[Structured object records]
══════════

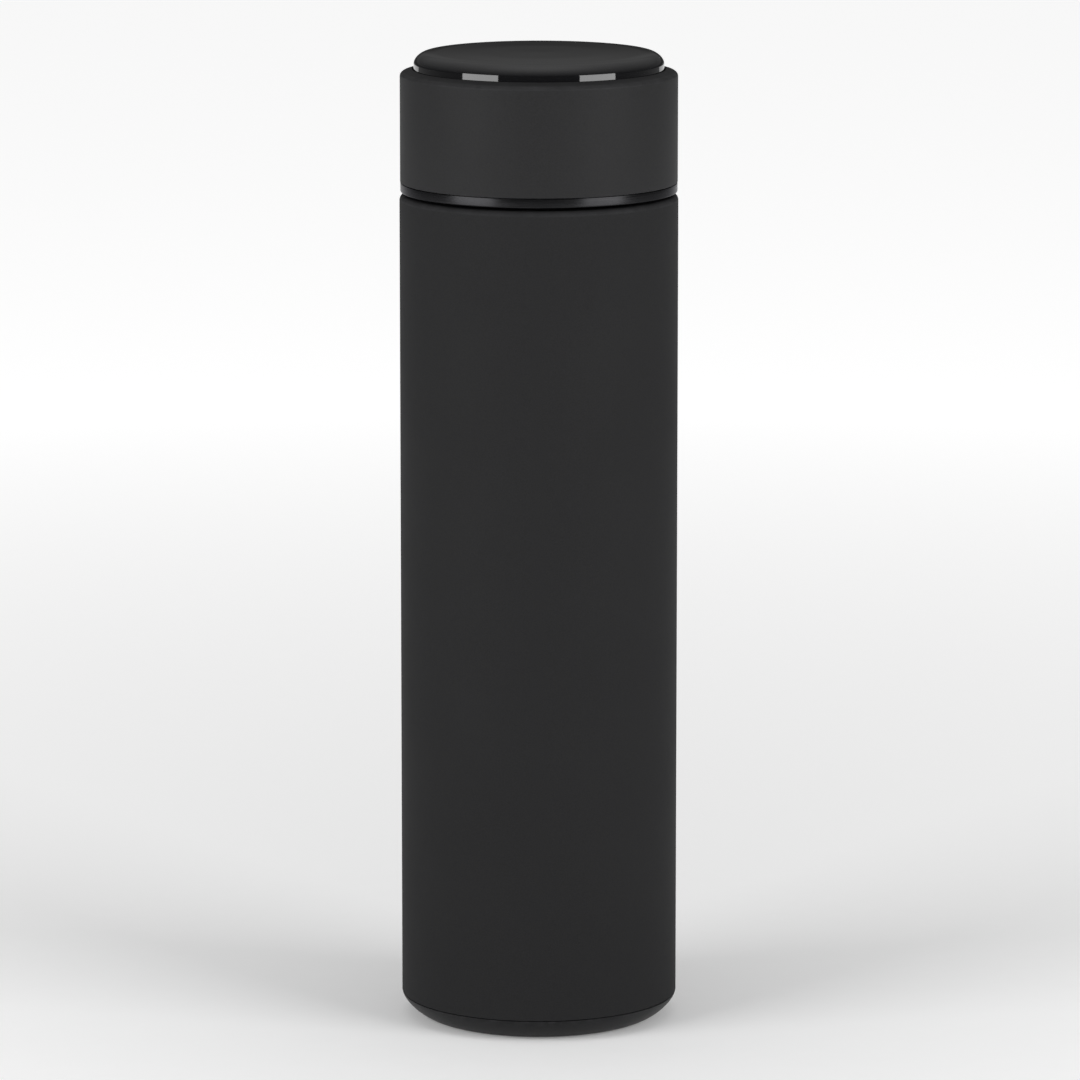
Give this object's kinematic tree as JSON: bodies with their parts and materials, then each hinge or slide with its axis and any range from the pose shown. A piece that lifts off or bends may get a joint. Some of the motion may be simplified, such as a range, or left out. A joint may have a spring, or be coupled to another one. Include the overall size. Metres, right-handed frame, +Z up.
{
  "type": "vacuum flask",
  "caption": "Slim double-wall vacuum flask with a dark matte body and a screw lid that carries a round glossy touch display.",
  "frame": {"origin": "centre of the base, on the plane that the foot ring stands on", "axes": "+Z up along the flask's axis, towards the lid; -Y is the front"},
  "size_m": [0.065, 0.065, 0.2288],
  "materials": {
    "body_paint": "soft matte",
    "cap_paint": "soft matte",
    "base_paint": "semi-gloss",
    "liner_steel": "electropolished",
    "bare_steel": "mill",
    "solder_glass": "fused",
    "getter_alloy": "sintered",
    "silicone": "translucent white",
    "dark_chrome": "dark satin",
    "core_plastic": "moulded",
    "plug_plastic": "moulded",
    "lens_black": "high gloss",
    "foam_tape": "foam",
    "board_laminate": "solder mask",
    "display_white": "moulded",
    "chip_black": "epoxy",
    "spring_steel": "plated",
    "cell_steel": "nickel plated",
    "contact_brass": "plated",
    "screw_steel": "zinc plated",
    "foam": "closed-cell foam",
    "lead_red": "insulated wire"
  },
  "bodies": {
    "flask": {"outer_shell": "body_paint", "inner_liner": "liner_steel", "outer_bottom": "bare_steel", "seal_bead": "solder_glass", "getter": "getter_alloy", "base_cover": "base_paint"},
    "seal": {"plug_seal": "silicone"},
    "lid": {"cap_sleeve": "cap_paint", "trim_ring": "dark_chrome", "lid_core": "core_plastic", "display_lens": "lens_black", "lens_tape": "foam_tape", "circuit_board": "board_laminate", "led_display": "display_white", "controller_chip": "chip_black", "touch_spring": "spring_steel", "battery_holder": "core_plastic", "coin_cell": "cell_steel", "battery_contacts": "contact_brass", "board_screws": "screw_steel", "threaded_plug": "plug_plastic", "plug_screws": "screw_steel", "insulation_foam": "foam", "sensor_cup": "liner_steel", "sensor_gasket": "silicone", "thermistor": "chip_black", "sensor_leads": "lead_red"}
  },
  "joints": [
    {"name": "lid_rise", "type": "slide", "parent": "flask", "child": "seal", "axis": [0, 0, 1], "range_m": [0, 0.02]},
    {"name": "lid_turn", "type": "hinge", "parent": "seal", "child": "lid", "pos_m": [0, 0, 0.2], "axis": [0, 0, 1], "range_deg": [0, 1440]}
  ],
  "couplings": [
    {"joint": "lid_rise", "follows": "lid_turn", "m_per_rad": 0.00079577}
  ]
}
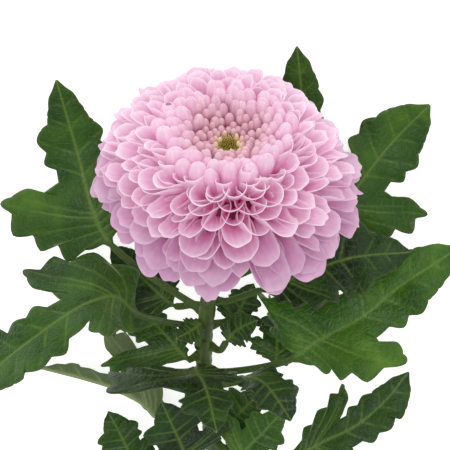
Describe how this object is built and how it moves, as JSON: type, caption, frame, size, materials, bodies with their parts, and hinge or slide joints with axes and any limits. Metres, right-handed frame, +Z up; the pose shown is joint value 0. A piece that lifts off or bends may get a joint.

══════════

- [INSTRUCTIONS TO FOLLOW]:
Identify every line above with the string "axis" in it. Copy those lines.

- [WRITTEN ANSWER]:
Give this object's kinematic tree as JSON: bodies with their parts and materials, then each hinge or slide with its axis and any range from the pose shown. A piece that lifts off or bends may get a joint. Some of the motion may be simplified, such as a range, or left out. A joint may have a spring, or be coupled to another one. Include the overall size. Metres, right-handed frame, +Z up.
  "frame": {"origin": "centre of the base, on the plane that the foot ring stands on", "axes": "+Z up along the flask's axis, towards the lid; -Y is the front"},
    {"name": "lid_rise", "type": "slide", "parent": "flask", "child": "seal", "axis": [0, 0, 1], "range_m": [0, 0.02]},
    {"name": "lid_turn", "type": "hinge", "parent": "seal", "child": "lid", "pos_m": [0, 0, 0.2], "axis": [0, 0, 1], "range_deg": [0, 1440]}